* **Your task**: Below are entries. Copy exactly the lines running from the line that holds "tube_pieces()" to the line that holds "obj.matrix_parent_inverse = Matrix.Identity(4)", with both ends included.

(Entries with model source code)
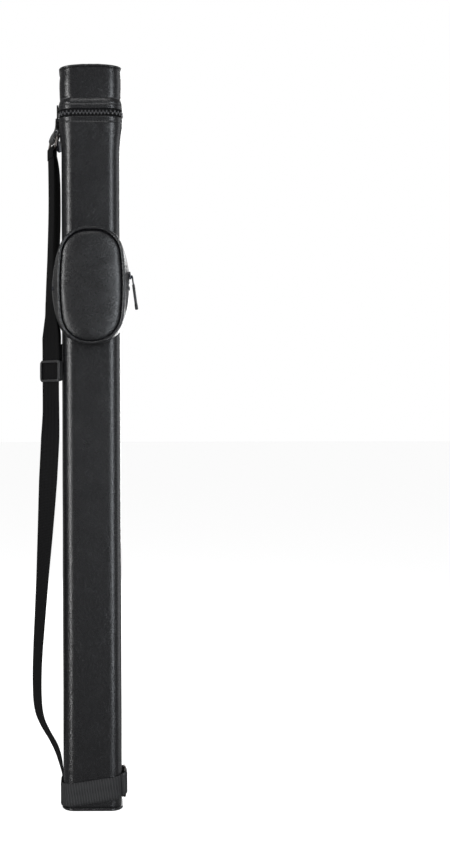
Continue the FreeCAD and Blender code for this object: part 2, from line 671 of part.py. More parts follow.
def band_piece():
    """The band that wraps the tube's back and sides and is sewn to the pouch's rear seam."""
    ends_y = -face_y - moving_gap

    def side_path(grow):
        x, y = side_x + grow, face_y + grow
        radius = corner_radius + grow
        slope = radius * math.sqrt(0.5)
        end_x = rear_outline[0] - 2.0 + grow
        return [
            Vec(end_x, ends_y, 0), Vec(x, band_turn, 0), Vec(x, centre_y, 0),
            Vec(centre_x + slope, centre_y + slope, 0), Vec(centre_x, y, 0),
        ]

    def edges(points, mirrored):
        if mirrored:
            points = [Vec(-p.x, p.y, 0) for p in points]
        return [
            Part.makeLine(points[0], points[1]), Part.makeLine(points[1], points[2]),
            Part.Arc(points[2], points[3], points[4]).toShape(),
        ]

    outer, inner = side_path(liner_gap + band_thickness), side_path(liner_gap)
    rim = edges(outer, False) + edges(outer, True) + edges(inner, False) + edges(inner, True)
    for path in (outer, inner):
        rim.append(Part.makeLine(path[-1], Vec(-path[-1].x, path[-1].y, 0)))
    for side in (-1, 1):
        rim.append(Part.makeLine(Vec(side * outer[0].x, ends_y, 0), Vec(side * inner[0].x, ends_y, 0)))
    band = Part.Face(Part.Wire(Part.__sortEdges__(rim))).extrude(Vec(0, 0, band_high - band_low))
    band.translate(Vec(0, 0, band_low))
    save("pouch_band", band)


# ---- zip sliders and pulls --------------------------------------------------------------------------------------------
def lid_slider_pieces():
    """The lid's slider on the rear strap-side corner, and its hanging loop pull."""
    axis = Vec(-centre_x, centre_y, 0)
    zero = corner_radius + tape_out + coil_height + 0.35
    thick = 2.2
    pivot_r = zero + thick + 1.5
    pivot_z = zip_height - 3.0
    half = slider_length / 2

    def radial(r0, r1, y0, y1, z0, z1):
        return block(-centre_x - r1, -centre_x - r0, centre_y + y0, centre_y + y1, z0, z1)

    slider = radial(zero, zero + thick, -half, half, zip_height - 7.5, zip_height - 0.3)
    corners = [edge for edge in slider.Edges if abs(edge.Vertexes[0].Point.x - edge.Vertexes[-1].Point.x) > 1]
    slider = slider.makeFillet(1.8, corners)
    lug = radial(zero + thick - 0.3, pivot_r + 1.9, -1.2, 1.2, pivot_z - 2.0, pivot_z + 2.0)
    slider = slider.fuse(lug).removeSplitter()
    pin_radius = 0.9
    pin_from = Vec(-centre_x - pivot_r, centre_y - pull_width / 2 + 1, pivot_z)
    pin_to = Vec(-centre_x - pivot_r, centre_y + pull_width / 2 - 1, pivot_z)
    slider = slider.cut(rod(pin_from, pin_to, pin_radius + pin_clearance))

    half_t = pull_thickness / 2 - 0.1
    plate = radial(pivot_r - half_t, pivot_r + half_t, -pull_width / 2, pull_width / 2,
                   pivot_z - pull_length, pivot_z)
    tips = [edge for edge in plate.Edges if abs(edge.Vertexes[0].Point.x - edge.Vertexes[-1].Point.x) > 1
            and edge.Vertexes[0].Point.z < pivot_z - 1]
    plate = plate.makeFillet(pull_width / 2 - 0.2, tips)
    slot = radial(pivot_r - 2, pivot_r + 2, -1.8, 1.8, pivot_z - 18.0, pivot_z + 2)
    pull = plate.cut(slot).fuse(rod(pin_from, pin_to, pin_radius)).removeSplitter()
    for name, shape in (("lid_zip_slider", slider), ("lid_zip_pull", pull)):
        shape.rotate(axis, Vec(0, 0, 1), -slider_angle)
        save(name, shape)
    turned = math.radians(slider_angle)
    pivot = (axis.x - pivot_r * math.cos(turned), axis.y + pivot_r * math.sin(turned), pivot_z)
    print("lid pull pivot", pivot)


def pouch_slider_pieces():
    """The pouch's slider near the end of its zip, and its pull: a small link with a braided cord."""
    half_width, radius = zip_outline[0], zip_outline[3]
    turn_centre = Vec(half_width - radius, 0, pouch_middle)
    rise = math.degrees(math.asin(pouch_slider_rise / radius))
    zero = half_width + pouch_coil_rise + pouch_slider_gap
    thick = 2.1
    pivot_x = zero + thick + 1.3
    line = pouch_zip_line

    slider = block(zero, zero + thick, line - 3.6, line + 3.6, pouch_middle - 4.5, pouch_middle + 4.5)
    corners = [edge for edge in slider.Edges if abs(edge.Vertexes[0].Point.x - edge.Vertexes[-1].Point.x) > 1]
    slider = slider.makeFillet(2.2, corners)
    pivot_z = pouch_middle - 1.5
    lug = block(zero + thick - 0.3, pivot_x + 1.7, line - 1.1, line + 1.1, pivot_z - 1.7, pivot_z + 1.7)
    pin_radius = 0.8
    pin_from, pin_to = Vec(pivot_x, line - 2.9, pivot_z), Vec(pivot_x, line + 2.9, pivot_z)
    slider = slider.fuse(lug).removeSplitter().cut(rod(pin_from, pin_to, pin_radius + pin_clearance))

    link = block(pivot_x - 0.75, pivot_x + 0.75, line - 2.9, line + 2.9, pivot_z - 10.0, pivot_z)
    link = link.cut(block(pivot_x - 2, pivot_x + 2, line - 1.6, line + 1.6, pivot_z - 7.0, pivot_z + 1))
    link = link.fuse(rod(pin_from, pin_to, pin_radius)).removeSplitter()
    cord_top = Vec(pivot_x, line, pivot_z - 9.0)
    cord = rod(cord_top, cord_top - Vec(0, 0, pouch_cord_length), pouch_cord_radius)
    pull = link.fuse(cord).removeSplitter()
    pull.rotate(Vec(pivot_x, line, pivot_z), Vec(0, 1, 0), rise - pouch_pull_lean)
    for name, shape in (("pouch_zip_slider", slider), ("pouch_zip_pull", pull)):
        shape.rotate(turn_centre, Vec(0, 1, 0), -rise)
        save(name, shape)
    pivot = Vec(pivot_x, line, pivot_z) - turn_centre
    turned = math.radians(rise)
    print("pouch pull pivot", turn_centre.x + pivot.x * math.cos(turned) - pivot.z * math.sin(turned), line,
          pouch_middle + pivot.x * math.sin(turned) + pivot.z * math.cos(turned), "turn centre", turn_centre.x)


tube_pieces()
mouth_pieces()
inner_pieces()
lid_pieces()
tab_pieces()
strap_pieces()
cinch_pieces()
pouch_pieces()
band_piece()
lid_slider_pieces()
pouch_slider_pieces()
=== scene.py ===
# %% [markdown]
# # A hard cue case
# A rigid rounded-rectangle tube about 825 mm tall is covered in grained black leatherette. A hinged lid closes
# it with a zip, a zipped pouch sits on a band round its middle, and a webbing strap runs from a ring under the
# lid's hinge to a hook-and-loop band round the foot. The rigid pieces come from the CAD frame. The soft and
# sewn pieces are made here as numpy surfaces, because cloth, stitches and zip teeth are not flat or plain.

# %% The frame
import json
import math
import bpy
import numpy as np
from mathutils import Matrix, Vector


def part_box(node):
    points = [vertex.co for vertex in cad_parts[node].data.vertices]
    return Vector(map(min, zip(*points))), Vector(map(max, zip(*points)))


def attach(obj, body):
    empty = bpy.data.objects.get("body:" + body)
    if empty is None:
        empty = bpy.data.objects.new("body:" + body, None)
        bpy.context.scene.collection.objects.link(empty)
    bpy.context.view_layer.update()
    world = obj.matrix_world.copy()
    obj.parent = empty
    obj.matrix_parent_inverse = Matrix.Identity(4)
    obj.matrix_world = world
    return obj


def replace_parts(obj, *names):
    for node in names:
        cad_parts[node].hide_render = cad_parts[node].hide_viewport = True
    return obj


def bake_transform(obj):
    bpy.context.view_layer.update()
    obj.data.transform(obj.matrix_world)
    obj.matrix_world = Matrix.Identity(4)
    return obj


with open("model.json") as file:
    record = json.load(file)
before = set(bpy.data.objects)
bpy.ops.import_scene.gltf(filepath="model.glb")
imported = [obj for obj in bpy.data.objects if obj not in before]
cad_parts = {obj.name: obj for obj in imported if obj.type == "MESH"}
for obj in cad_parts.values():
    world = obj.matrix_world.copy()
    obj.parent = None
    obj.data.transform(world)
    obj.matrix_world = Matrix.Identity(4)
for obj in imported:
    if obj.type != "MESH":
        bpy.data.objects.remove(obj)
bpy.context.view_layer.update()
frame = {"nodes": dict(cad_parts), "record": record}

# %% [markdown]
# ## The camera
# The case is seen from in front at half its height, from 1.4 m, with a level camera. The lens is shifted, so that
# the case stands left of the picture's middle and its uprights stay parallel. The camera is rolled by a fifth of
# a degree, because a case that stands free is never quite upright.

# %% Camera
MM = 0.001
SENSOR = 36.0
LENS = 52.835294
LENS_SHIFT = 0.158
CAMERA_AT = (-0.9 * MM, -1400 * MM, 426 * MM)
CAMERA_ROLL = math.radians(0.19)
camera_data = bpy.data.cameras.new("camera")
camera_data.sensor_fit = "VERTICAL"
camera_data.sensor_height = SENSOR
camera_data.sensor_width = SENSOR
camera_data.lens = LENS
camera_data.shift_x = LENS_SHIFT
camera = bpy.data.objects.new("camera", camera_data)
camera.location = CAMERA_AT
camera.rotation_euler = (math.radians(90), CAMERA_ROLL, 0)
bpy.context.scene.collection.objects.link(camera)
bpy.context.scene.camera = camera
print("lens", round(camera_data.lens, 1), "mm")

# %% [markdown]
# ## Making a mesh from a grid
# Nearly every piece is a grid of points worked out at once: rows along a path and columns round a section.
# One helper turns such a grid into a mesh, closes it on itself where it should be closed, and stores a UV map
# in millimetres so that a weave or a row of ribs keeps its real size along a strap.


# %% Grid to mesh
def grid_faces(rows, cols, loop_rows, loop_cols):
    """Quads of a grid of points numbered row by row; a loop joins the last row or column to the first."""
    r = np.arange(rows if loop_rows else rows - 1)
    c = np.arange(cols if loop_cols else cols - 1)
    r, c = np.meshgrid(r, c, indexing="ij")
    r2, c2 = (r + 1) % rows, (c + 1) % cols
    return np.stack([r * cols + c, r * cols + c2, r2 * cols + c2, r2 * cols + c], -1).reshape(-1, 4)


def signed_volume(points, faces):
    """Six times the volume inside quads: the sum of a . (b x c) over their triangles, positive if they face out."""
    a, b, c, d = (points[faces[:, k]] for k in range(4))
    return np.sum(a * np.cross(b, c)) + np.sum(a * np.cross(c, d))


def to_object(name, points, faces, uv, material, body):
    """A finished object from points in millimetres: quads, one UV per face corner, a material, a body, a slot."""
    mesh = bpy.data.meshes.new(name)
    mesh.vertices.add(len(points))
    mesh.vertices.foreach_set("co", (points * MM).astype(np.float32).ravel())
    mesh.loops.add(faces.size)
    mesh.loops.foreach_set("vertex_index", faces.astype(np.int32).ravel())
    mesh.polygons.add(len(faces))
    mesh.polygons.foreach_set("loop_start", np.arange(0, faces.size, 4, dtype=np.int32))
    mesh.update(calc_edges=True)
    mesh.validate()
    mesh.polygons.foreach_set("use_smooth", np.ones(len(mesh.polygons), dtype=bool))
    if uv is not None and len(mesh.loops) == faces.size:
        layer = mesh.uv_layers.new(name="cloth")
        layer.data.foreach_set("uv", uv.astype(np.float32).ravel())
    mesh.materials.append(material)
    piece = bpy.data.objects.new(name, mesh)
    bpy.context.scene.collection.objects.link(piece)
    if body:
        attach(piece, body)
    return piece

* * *

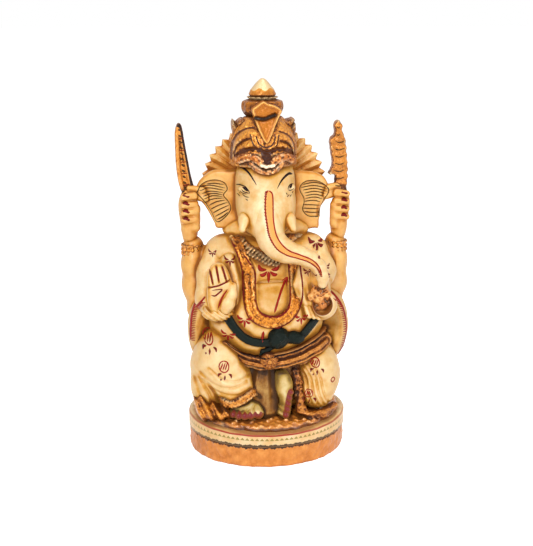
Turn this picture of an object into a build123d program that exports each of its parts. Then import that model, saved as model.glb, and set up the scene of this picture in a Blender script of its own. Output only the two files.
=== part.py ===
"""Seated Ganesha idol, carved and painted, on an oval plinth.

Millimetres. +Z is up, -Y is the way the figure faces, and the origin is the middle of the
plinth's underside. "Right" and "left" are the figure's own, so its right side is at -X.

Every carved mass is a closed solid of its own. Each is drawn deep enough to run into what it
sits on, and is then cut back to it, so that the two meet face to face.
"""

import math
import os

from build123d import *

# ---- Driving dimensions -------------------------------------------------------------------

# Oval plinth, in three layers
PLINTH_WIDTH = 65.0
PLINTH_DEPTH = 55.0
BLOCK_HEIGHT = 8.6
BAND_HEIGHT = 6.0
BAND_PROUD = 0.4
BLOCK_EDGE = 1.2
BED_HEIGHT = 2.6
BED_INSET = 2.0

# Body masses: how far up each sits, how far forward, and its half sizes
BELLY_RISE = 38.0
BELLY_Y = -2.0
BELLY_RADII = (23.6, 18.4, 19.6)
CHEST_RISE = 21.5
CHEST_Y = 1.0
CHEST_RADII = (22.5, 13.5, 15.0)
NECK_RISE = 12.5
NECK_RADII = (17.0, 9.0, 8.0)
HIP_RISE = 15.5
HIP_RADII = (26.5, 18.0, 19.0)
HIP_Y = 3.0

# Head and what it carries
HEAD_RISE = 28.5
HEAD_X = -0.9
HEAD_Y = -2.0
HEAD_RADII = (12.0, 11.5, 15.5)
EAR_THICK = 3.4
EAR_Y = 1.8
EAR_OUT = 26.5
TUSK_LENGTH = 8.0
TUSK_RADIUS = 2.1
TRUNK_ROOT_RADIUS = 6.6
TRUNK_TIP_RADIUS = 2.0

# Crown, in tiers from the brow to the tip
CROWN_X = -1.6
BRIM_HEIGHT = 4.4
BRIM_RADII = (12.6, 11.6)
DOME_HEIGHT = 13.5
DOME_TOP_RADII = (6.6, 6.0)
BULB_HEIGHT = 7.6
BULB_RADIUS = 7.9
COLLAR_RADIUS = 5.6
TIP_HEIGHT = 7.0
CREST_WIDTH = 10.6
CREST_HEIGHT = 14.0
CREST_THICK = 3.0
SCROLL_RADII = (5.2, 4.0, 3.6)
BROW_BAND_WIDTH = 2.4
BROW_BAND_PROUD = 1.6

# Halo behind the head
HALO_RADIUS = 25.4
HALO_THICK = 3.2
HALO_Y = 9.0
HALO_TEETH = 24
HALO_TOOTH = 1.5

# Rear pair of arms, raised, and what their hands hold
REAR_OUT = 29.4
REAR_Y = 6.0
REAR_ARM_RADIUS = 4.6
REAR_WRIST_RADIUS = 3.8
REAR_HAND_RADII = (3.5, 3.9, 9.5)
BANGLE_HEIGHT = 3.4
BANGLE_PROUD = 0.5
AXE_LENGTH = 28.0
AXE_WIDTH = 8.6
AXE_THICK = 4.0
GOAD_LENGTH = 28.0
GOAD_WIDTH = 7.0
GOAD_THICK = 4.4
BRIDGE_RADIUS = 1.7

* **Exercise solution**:
tube_pieces()
mouth_pieces()
inner_pieces()
lid_pieces()
tab_pieces()
strap_pieces()
cinch_pieces()
pouch_pieces()
band_piece()
lid_slider_pieces()
pouch_slider_pieces()
=== scene.py ===
# %% [markdown]
# # A hard cue case
# A rigid rounded-rectangle tube about 825 mm tall is covered in grained black leatherette. A hinged lid closes
# it with a zip, a zipped pouch sits on a band round its middle, and a webbing strap runs from a ring under the
# lid's hinge to a hook-and-loop band round the foot. The rigid pieces come from the CAD frame. The soft and
# sewn pieces are made here as numpy surfaces, because cloth, stitches and zip teeth are not flat or plain.

# %% The frame
import json
import math
import bpy
import numpy as np
from mathutils import Matrix, Vector


def part_box(node):
    points = [vertex.co for vertex in cad_parts[node].data.vertices]
    return Vector(map(min, zip(*points))), Vector(map(max, zip(*points)))


def attach(obj, body):
    empty = bpy.data.objects.get("body:" + body)
    if empty is None:
        empty = bpy.data.objects.new("body:" + body, None)
        bpy.context.scene.collection.objects.link(empty)
    bpy.context.view_layer.update()
    world = obj.matrix_world.copy()
    obj.parent = empty
    obj.matrix_parent_inverse = Matrix.Identity(4)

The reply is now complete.